One day, a writer he knew mentioned an idea for a storyline to him that allowed him to pursue his own take on a creature movie, this one based on “The Amphibian Man” and set in the early 1960s at the height of the Cold War. In both stories humanity’s darker nature is on display and in both the creatures become infatuated by the female protagonists. While del Toro found inspiration in “Creature” his film is a fantastical love story that is full of hope and magical realism and where the only evidence of “horror” can be found in the behaviors of humans.  What makes “Shape” a compelling update is perhaps the same sentiment that Adams expressed during an interview with “The Atlantic” in 2012 about her thoughts on the enduring appeal of the original “Creature” movie.

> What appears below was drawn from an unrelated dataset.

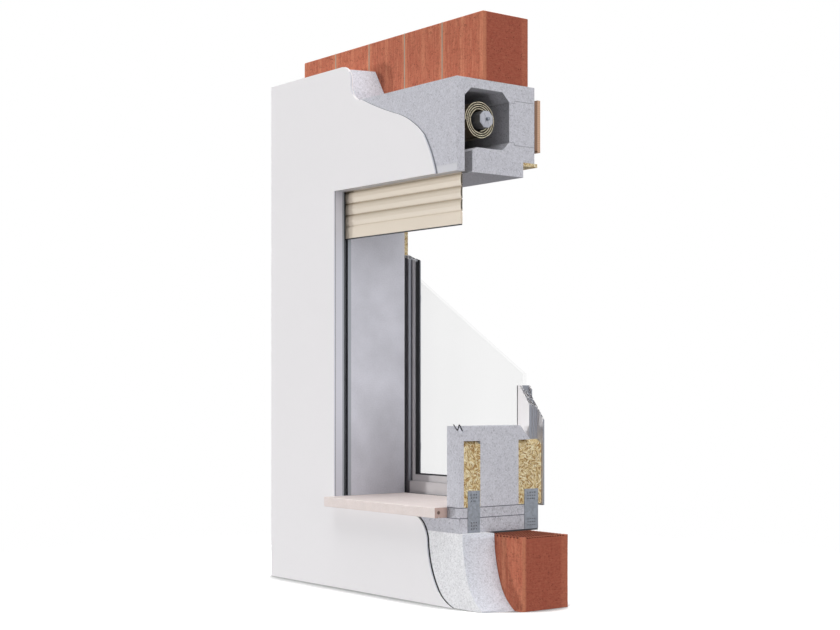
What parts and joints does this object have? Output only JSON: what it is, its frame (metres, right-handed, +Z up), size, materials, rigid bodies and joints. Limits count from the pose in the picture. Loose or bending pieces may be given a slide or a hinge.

“I think one reason that the picture has survived is because there is an empathy for the creature. It’s not a horror thing, like a monster … I think people feel for him. I did feel that she (her character Kay) had a kind of understanding of the human part of the creature. A sense that this was not just some misstep of nature, that there was something poignant, there was something moving, there were human qualities within this creature,” she recalled. “You know, the fact that we have invaded his territory. He didn’t come out and break into houses like Frankenstein—so we were the interlopers, really. I think that’s one of the reasons.”

Beyond the costumes and local connections, the real appeal of “Creature” might be in how it asks us to examine our collective humanity, our need for connection and the role we play in shaping our own stories.